Published on November 18th, 2016 | by Joshua S Hill0
Cost Reductions & Dynamic Polices Drive Renewable Energy Growth In Latin America
November 18th, 2016 by Joshua S Hill
A combination of rapid technology cost reductions and the consolidation of renewable energy policies have served to help Latin America become home to some of the world’s most dynamic renewable energy markets, and resulted in “an unprecedented opportunity” for the region to accelerate the uptake of renewable energy across all sectors.
These are the key findings from a new report published earlier this month by the International Renewable Energy Agency (IRENA) entitled Renewable Energy Market Analysis: Latin America, which highlights the region’s emerging renewable energy trends, and explains that Latin America is now faced with an unparalleled opportunity to accelerate the growth of renewable energy across the region and all sectors.
“The proven business case of renewables, combined with the imperative to decarbonise the energy sector, provides a compelling rationale for Latin American countries to continue deploying more renewables, including solar and wind,” explained IRENA Director-General Adnan Z. Amin. “Policymakers also increasingly recognise renewables as a catalyst for job creation, GDP growth, development of local industries, and energy access. Add the environmental benefits – and the fact that nearly 2 million people are employed by renewables in the region – and the case for renewables is even more compelling.”

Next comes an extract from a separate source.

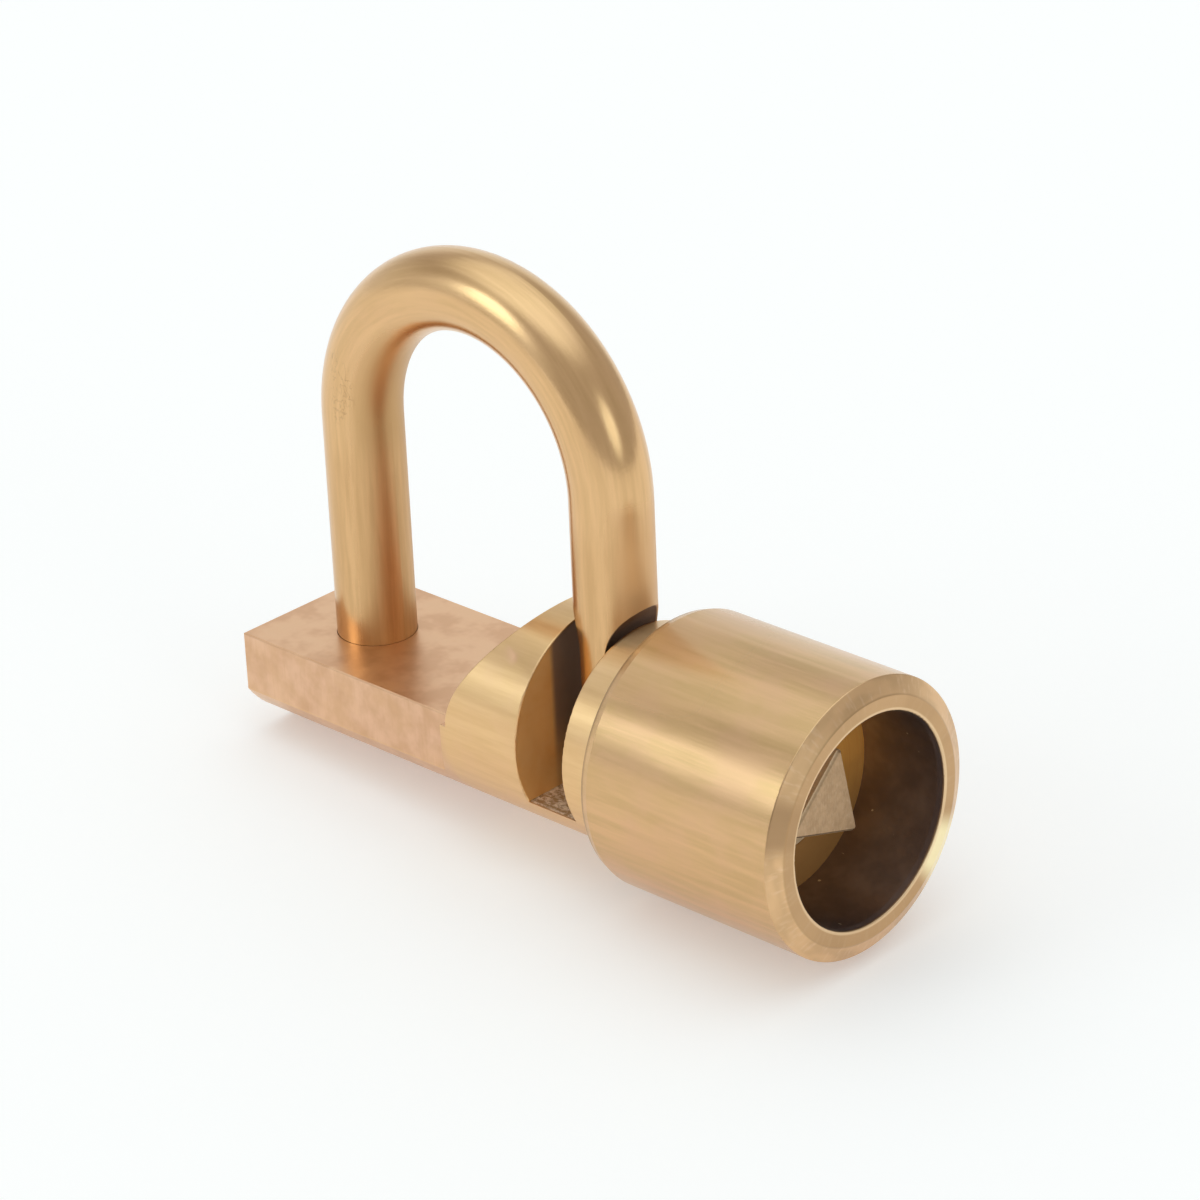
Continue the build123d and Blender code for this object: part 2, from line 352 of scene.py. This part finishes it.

“Latin America has seen significant investment in renewables,” added Henning Wuester, Director of IRENA’s Knowledge, Policy, and Finance Centre. “With close to two million people employed regionally in the sector and increasing degrees of local manufacturing, the socio-economic benefits are being felt. Rapid cost reductions, maturing renewable energy technologies and the consolidation of renewable energy policies – in a region endowed with some of the world’s best renewable resources – have offered an unprecedented opportunity to accelerate the uptake of renewables across all sectors.”
Renewable energy investment in Latin America has skyrocketed of late, with $80 billion invested between 2010 and 2015 into technologies (excluding large-hydropower). Total renewable energy investment in 2015 alone was $16.4 billion, approximately 6% of the global total for investment in renewable energy. More specifically, between 2005 and 2009, Brazil accounted for 70% of all renewable energy investment in the region, but that leadership has since slipped since 2010, with the gap between the top investment market and the rest of the region slowly narrowing. In 2015, Brazil accounted for a little over 40% of all investment in the approximately $7.1 billion, followed by Mexico and Chile.
Investment in renewable energy, 2010-2015: by country
The trends for investment into specific technologies have similarly changed over the last 10 years, moving away from investment in liquid biofuels, and toward wind and solar. Over the past three years, investment in wind represented approximately two-thirds of renewable energy investment in the region (again excluding large-hydropower), powered by Brazil, Uruguay, and more recently Mexico. The region as a whole has seen a huge increase in investment to solar, especially in Chile, Brazil, and Mexico.
“Wind is growing fast — over 2.7 GW of wind power was commissioned in Brazil in 2015,” says Wuester. “That is three times more than in 2013. We have seen similar trends throughout the region, and Argentina is now poised to become a key market. Technologies like wind, solar and bioenergy, have important climate, technical and economic complementarities with large hydropower. If leveraged, these synergies can improve the economic performance and reliability of power systems, and provide market entry opportunities for new, smaller players.”
Investment in renewable energy, 2010-2015: by technology
As a result, the region’s renewable energy capacity currently looks like this:
More specifically, the region’s total primary energy supply in 2013 looked like this:
The report points out that while there are energy security benefits inherent in renewable energy that mitigate the adverse economic effects of price volatility and the risk of supply disruptions, the means of creating an enabling environment for the further growth of renewable energy means having the right mix of policies in place. Latin America currently has over 300 policies in place to support renewables. Countries with the highest level of investment in the region — such as Brazil, Chile, Mexico, and Uruguay — consistently receive high evaluations of their legal, institutional, and administrative frameworks.
“The good news is that the success achieved in Latin America, and the benefits realised, can be even further enhanced with the right policies being established,” added Mr. Amin. “Latin America’s advanced renewable energy policies and financing schemes also offer valuable insights for other energy markets around the world, especially as countries seek to scale up renewables to achieve emission reduction targets under the Paris climate agreement.”